Now, there are arguments for and against the gig-economy, sure. Not relevant here though. The gig-economy is upon us. Especially for millennials. What this means if that they do genuinely live paycheck to paycheck, but without the “comfort” of knowing what that paycheck might look like. It could be tens, it could be hundreds, it could be thousands. Whatever the amounts, or the skewness of them, you can’t build on it. You can’t schedule payments in. You’ve got no clue when you might have all of your rent money ready.
This lack of structure and insight into your own financial future is what makes slicing or paying later so appealing. You know you can’t really pay for it now, but you might be able to later. Most people who do engage in this scheme are pretty certain they’ll be able to pay for it later. The issue is, even if you’re pretty certain, you can still be damn wrong.

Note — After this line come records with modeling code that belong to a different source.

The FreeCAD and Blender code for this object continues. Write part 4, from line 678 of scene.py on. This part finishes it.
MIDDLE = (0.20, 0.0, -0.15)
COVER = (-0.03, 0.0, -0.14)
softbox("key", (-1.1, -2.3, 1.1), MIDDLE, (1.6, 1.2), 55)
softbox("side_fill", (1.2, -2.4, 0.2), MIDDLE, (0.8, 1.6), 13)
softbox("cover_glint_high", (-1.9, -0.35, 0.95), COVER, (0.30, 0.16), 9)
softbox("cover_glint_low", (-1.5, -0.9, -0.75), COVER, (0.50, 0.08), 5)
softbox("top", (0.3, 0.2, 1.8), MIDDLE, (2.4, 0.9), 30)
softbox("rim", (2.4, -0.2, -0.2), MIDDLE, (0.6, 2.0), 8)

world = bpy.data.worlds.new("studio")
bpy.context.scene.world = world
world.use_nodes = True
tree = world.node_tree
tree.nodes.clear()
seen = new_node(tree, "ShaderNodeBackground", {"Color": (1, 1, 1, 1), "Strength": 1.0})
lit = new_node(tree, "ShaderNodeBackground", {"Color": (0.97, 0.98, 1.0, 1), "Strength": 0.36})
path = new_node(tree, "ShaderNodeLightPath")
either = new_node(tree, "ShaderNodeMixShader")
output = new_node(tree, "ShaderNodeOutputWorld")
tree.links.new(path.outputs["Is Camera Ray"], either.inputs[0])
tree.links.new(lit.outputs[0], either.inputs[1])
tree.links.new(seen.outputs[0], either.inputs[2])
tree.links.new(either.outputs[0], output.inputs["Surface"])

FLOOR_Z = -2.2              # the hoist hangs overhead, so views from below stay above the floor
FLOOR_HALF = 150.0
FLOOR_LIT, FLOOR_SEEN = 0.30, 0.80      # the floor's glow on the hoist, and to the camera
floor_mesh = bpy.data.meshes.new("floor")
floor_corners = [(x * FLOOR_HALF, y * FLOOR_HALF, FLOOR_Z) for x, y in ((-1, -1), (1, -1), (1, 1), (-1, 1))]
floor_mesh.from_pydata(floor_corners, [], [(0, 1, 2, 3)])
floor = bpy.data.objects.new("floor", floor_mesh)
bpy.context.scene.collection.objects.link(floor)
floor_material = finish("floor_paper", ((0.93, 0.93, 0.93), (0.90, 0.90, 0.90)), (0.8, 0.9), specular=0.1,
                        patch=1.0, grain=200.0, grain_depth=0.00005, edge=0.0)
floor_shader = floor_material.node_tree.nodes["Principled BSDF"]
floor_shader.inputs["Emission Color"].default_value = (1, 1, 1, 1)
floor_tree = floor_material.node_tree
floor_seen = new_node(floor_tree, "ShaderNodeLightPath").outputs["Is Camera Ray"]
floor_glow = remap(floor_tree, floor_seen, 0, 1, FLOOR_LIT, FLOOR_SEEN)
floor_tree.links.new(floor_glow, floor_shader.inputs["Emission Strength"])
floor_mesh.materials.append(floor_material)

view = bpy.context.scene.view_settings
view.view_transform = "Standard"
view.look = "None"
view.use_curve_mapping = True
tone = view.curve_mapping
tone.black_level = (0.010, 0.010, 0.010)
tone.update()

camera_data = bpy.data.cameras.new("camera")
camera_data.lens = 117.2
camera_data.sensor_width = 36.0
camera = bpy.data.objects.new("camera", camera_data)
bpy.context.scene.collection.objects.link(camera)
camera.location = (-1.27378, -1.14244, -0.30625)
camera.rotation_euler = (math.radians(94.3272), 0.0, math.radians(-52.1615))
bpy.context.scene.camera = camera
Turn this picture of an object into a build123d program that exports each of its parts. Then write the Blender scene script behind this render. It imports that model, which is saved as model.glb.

I have always been taught that the best thing to do for your finances is to live within your means. Now I know that when you don’t actually know what your means are, and have no clue as to whether your means today will be your means tomorrow, this advice might seem rather dated, or just plain useless.
But let me break it down for you with a modern twist: If you can’t pay for it now, don’t sign up to pay for it later.
You can’t count on money like that. Life always gets in the way. Unexpected delays from whoever is supposed to pay you can happen. Increased costs can happen. Unforeseen expenditures can happen. And suddenly, you no longer have the means left you thought you’d have left. But you still do have the outstanding payments. The financial service sector knows this. They are banking on it.
They might be the service provider, but you are the product.